- **WHAT IS REQUIRED**
Every line from the one with "Continue the FreeCAD" to the one with "place in places]", including those two, is to be copied exactly; all other lines of the entries below are left out.

- **GIVEN RECORDS**
(begin)

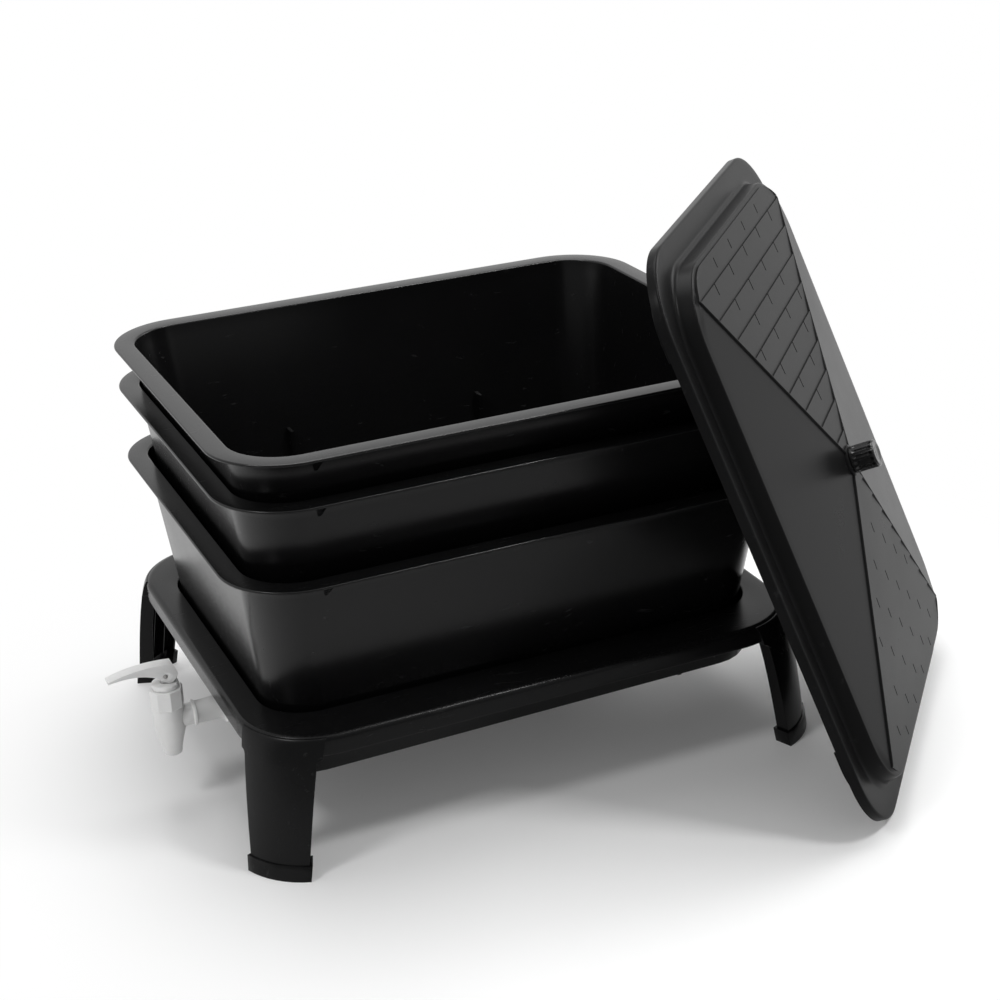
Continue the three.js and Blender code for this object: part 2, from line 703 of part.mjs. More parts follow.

(end)
(begin)

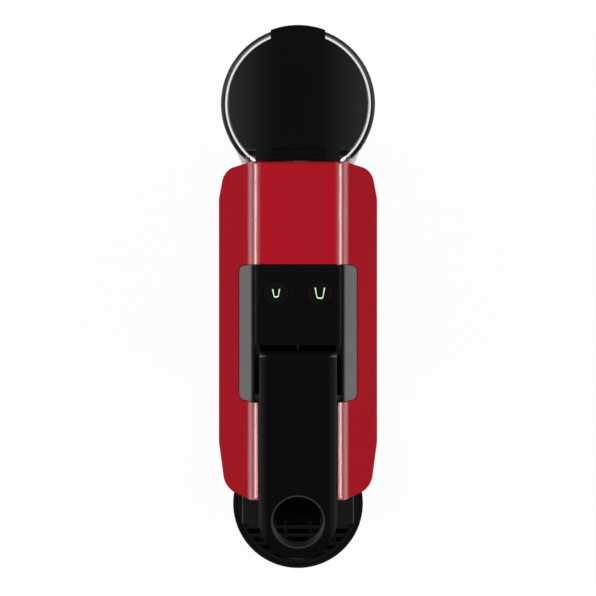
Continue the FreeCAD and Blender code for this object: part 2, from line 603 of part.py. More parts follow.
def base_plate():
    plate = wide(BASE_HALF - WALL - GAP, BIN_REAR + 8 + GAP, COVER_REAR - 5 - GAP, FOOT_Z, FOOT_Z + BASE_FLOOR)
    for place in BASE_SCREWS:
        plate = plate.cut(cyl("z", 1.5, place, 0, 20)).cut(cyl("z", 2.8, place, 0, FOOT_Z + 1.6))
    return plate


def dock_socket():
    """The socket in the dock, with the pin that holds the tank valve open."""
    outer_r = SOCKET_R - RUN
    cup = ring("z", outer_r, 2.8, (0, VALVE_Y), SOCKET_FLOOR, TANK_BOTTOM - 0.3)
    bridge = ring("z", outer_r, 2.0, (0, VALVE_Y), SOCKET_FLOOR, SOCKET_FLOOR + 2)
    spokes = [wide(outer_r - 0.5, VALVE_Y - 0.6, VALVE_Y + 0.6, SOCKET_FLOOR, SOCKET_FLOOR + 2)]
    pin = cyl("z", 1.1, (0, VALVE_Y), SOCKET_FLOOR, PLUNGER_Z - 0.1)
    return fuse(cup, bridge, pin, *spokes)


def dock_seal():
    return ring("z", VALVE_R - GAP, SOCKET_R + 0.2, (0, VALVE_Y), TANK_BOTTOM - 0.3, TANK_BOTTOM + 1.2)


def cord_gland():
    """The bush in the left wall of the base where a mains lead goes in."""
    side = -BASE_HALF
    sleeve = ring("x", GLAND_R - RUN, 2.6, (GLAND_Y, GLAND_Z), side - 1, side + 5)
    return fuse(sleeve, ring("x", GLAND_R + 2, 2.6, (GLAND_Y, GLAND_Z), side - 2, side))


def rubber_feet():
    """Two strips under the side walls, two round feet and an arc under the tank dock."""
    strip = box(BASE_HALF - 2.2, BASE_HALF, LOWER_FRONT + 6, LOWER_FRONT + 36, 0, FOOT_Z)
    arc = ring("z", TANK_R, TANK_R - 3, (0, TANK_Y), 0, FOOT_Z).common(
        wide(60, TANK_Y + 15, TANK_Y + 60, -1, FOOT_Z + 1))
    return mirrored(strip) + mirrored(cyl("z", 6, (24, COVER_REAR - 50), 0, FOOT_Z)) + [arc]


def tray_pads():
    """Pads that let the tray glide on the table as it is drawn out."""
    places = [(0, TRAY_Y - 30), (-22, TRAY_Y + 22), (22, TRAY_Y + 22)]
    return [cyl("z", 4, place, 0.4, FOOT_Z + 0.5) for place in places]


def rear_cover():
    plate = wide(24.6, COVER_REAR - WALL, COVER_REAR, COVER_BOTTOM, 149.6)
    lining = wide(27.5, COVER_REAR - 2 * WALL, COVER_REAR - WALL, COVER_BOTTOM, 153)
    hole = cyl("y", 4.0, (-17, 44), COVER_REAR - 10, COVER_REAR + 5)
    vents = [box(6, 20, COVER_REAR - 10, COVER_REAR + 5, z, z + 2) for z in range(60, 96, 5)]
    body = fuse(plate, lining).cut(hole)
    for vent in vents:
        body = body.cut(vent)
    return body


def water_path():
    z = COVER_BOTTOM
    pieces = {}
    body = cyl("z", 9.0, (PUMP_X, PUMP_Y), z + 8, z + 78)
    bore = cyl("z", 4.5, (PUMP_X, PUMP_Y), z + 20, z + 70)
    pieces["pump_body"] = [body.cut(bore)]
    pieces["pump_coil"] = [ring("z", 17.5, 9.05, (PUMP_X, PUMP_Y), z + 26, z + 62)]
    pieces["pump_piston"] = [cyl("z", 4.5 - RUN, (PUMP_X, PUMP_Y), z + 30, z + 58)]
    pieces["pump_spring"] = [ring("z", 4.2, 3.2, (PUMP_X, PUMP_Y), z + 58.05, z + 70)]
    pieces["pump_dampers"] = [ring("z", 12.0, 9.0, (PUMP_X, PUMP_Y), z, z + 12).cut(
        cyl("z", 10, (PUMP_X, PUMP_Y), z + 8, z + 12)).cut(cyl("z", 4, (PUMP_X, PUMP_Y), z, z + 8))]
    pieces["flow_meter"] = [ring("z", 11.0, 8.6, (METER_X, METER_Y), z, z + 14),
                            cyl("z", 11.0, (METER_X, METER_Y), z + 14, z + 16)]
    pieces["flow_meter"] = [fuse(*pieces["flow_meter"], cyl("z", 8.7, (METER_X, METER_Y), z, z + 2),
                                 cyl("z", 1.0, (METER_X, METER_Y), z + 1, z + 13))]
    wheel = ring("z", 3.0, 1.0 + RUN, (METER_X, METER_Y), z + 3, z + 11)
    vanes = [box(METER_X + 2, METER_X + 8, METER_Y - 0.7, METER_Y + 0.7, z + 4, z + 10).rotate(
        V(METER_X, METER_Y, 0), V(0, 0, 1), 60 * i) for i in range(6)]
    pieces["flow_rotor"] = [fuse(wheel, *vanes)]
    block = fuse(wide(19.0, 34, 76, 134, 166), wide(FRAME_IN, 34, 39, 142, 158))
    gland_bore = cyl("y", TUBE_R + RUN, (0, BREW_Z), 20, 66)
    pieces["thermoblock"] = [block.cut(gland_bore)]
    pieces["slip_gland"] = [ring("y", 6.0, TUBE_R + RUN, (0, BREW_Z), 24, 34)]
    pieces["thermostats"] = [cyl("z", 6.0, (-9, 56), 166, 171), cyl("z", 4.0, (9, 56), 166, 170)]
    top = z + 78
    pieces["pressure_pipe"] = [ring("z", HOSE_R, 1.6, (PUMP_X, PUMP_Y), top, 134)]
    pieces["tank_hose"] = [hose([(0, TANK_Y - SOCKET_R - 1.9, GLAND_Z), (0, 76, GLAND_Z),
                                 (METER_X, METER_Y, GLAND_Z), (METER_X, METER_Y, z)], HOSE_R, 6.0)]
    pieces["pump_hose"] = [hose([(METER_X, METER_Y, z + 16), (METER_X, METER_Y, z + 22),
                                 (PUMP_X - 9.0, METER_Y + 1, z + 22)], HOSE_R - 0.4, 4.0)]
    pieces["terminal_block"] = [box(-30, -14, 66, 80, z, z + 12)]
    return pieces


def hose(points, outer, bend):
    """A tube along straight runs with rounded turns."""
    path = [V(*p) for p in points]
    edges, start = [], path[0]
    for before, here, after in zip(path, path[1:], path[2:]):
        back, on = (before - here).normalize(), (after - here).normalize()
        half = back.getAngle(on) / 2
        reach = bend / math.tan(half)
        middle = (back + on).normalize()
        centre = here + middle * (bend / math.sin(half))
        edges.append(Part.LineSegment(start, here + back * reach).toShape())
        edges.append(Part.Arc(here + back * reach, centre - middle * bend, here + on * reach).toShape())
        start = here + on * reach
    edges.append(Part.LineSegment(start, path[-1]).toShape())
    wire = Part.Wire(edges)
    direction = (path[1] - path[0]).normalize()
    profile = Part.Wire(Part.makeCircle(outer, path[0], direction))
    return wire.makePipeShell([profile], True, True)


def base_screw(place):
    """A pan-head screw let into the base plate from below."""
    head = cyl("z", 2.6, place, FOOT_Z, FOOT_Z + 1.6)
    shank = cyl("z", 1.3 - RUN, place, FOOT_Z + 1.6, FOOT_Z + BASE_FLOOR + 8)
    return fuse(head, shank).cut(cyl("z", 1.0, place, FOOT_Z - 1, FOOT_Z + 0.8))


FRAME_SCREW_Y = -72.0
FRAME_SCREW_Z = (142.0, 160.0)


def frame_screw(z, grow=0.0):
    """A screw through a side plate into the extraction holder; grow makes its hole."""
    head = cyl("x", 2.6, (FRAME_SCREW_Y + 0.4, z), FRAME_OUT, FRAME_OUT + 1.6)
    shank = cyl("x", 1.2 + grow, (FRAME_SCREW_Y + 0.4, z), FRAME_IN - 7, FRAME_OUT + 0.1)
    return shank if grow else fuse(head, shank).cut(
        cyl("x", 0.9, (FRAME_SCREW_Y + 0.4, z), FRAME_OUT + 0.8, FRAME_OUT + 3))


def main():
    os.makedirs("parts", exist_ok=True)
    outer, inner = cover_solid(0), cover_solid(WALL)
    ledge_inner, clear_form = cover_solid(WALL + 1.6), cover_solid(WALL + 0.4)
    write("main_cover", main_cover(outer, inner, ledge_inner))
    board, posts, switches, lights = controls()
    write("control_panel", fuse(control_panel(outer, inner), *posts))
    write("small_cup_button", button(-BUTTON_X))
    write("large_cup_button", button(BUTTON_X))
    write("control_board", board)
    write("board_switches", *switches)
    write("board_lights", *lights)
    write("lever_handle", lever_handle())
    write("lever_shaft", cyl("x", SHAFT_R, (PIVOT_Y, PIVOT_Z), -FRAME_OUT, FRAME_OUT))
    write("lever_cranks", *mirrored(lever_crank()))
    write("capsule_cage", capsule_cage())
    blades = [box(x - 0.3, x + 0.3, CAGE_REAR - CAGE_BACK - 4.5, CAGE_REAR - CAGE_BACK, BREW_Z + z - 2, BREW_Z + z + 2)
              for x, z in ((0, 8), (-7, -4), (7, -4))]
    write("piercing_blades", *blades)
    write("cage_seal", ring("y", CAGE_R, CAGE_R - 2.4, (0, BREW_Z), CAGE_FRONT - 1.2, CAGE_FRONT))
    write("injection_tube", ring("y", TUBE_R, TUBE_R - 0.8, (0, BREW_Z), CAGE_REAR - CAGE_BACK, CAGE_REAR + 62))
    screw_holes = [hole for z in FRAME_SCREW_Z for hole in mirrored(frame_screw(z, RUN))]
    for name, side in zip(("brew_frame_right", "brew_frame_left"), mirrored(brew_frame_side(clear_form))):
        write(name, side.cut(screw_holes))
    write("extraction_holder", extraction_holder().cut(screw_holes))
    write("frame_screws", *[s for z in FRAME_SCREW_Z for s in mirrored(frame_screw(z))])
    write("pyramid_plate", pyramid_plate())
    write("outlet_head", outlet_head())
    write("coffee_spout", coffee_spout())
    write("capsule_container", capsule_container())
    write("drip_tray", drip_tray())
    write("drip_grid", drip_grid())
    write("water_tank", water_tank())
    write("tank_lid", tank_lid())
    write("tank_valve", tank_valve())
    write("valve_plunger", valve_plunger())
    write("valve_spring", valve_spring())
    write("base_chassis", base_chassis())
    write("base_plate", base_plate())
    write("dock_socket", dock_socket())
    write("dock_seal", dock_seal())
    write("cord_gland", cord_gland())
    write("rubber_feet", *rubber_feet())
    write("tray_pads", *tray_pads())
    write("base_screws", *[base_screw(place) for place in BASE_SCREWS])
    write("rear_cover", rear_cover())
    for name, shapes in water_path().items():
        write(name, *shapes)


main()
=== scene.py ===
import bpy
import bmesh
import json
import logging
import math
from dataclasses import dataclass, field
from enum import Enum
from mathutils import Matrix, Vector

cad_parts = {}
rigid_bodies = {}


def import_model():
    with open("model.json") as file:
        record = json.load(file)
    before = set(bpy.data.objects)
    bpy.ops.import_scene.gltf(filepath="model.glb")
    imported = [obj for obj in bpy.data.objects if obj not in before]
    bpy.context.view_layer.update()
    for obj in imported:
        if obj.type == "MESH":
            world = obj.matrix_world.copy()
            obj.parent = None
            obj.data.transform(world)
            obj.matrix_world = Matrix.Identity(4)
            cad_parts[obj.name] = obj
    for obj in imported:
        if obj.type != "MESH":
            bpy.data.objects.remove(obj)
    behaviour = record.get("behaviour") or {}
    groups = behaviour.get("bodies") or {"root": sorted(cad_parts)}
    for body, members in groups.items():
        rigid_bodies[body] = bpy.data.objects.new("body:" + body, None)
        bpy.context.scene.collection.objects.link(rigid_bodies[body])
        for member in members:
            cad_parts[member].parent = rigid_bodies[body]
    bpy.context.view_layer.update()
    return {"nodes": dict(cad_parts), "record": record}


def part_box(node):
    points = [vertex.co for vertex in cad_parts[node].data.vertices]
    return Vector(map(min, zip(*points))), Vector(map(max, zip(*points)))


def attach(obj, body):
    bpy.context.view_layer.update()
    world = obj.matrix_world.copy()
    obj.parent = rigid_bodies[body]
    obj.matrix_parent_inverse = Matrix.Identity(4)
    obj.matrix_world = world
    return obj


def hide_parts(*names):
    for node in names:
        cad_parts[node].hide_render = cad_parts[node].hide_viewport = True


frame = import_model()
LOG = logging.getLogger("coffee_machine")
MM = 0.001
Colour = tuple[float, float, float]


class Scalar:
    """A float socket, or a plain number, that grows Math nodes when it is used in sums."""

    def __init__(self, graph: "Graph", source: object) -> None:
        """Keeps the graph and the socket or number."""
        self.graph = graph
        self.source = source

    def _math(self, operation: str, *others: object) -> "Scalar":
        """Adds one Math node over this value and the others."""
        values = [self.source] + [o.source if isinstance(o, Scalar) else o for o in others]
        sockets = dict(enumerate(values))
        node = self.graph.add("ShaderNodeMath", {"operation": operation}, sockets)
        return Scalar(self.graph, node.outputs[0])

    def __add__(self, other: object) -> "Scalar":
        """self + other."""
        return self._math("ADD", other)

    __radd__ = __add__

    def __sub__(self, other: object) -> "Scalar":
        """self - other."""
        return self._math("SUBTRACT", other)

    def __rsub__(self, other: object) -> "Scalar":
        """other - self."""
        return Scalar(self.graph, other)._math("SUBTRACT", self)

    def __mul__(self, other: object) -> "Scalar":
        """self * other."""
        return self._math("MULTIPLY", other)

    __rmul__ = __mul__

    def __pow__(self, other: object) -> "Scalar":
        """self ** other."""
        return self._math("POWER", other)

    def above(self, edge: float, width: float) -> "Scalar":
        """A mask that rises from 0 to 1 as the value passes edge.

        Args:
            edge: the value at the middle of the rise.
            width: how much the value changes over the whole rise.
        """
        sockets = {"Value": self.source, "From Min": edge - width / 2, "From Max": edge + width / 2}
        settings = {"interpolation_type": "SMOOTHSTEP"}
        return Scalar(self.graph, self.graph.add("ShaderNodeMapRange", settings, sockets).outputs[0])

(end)
(begin)

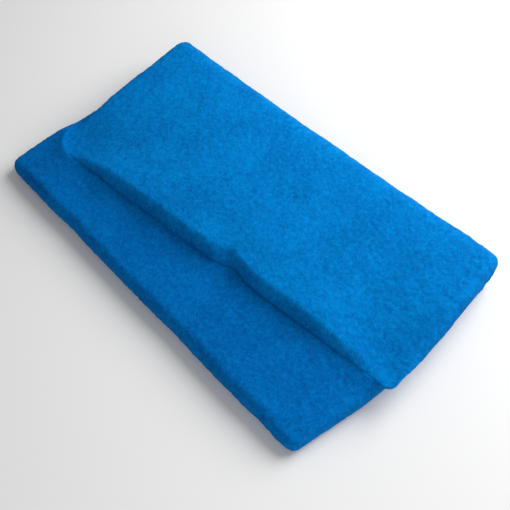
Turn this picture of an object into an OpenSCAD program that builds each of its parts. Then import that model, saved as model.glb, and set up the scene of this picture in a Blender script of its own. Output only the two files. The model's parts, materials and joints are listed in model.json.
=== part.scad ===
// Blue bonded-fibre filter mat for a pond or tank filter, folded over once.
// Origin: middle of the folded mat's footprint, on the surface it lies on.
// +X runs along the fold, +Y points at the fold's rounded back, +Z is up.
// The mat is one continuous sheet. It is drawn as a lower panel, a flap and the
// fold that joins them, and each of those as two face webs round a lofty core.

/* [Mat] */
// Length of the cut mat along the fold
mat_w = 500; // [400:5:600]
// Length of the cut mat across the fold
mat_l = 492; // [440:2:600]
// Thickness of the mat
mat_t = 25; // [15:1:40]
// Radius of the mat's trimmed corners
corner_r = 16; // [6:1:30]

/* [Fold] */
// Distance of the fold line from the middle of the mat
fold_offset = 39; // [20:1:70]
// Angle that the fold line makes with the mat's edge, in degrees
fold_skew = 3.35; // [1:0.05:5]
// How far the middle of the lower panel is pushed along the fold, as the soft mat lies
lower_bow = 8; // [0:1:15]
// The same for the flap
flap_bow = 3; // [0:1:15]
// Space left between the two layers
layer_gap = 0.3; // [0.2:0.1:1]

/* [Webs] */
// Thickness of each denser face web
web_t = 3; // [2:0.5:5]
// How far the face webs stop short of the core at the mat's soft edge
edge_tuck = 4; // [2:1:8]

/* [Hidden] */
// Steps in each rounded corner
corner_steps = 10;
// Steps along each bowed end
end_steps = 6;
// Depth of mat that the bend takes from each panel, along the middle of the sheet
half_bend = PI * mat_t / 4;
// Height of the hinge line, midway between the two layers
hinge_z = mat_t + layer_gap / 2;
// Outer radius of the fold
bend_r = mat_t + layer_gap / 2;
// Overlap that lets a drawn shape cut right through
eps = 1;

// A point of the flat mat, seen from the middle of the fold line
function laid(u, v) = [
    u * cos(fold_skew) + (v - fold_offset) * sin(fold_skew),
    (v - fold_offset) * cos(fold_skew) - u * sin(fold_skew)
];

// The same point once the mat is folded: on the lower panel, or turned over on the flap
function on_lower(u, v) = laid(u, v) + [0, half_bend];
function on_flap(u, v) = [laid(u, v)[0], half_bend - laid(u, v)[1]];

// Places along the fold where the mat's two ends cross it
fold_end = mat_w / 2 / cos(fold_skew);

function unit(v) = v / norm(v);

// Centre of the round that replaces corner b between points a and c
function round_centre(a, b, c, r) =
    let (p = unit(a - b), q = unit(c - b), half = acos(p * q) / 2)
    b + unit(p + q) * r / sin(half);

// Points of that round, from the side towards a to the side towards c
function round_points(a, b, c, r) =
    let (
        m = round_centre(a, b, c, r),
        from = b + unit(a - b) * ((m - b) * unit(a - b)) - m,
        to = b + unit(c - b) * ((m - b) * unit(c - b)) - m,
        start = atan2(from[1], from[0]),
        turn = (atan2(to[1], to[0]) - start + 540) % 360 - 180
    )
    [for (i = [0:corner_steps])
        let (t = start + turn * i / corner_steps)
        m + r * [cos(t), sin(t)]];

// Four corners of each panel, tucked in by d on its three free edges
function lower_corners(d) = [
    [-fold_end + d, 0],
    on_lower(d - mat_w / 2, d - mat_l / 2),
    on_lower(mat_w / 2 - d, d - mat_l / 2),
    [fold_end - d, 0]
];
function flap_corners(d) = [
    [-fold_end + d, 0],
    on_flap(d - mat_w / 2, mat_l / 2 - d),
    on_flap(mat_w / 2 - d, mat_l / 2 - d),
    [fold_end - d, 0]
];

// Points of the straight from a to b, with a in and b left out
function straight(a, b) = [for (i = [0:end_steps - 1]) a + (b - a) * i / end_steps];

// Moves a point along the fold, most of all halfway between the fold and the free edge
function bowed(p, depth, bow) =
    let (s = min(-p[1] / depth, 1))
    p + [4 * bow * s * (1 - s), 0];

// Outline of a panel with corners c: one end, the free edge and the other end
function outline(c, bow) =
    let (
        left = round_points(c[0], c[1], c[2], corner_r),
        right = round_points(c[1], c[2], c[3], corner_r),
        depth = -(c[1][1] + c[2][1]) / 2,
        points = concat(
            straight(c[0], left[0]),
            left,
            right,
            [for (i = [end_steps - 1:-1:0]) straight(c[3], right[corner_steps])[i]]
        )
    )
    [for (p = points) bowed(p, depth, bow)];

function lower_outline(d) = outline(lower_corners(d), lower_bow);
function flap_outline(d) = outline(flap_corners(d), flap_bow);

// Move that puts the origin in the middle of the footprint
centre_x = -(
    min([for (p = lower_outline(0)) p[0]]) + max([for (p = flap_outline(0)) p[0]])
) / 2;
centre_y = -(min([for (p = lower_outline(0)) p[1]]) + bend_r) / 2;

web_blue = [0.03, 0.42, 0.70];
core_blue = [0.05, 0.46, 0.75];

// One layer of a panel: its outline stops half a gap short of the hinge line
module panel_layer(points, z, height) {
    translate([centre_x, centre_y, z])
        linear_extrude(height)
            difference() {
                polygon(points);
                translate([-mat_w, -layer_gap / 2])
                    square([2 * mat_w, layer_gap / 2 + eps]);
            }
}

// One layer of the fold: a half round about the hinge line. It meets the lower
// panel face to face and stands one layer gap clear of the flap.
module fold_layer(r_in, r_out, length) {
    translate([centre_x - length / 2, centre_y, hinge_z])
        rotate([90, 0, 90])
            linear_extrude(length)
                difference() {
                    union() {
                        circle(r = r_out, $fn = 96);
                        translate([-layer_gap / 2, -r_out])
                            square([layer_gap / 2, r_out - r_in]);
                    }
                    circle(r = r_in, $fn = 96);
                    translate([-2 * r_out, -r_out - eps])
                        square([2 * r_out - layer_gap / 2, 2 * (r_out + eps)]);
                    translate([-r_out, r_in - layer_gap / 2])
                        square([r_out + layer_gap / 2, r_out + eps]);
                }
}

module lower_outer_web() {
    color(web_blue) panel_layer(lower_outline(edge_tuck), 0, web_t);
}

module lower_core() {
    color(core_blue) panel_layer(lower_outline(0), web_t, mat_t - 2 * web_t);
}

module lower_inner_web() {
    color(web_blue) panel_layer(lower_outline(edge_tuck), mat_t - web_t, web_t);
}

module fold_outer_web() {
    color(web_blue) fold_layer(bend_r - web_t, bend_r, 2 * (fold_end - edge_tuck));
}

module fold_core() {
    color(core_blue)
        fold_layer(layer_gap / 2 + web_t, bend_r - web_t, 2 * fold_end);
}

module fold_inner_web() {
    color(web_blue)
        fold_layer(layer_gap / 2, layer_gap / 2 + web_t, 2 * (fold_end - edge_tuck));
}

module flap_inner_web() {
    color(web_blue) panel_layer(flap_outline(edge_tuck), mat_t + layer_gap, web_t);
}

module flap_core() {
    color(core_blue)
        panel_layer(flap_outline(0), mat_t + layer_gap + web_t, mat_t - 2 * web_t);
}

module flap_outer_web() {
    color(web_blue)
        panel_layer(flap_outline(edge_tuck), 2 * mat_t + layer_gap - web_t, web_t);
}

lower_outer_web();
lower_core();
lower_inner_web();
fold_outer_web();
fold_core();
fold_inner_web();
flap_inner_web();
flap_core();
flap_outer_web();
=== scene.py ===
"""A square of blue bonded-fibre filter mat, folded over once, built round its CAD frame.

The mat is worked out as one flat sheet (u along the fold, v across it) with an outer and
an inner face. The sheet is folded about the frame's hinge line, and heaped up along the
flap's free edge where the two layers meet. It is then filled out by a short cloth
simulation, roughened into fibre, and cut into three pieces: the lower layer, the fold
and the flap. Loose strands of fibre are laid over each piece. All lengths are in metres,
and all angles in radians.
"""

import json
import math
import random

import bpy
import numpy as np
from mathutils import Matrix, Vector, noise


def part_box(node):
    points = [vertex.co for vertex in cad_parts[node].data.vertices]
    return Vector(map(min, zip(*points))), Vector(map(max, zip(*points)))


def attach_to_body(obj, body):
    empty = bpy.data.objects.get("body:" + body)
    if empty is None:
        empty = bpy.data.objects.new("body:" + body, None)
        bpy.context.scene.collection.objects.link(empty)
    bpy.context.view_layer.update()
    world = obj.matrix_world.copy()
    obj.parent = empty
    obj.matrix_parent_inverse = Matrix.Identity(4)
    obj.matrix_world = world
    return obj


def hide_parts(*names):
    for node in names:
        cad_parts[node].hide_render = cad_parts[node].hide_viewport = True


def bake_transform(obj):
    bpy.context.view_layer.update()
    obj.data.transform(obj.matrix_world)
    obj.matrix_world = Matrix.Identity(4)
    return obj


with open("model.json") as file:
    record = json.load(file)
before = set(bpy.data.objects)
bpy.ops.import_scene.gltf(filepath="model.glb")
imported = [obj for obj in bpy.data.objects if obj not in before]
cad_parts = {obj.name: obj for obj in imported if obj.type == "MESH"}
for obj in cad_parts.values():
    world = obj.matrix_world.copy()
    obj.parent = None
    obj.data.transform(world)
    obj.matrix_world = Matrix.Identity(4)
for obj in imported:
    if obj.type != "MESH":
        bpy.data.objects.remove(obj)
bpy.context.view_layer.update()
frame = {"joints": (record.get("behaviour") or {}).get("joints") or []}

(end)

- **CORRECT RESULT**
Continue the FreeCAD and Blender code for this object: part 2, from line 603 of part.py. More parts follow.
def base_plate():
    plate = wide(BASE_HALF - WALL - GAP, BIN_REAR + 8 + GAP, COVER_REAR - 5 - GAP, FOOT_Z, FOOT_Z + BASE_FLOOR)
    for place in BASE_SCREWS:
        plate = plate.cut(cyl("z", 1.5, place, 0, 20)).cut(cyl("z", 2.8, place, 0, FOOT_Z + 1.6))
    return plate


def dock_socket():
    """The socket in the dock, with the pin that holds the tank valve open."""
    outer_r = SOCKET_R - RUN
    cup = ring("z", outer_r, 2.8, (0, VALVE_Y), SOCKET_FLOOR, TANK_BOTTOM - 0.3)
    bridge = ring("z", outer_r, 2.0, (0, VALVE_Y), SOCKET_FLOOR, SOCKET_FLOOR + 2)
    spokes = [wide(outer_r - 0.5, VALVE_Y - 0.6, VALVE_Y + 0.6, SOCKET_FLOOR, SOCKET_FLOOR + 2)]
    pin = cyl("z", 1.1, (0, VALVE_Y), SOCKET_FLOOR, PLUNGER_Z - 0.1)
    return fuse(cup, bridge, pin, *spokes)


def dock_seal():
    return ring("z", VALVE_R - GAP, SOCKET_R + 0.2, (0, VALVE_Y), TANK_BOTTOM - 0.3, TANK_BOTTOM + 1.2)


def cord_gland():
    """The bush in the left wall of the base where a mains lead goes in."""
    side = -BASE_HALF
    sleeve = ring("x", GLAND_R - RUN, 2.6, (GLAND_Y, GLAND_Z), side - 1, side + 5)
    return fuse(sleeve, ring("x", GLAND_R + 2, 2.6, (GLAND_Y, GLAND_Z), side - 2, side))


def rubber_feet():
    """Two strips under the side walls, two round feet and an arc under the tank dock."""
    strip = box(BASE_HALF - 2.2, BASE_HALF, LOWER_FRONT + 6, LOWER_FRONT + 36, 0, FOOT_Z)
    arc = ring("z", TANK_R, TANK_R - 3, (0, TANK_Y), 0, FOOT_Z).common(
        wide(60, TANK_Y + 15, TANK_Y + 60, -1, FOOT_Z + 1))
    return mirrored(strip) + mirrored(cyl("z", 6, (24, COVER_REAR - 50), 0, FOOT_Z)) + [arc]


def tray_pads():
    """Pads that let the tray glide on the table as it is drawn out."""
    places = [(0, TRAY_Y - 30), (-22, TRAY_Y + 22), (22, TRAY_Y + 22)]
    return [cyl("z", 4, place, 0.4, FOOT_Z + 0.5) for place in places]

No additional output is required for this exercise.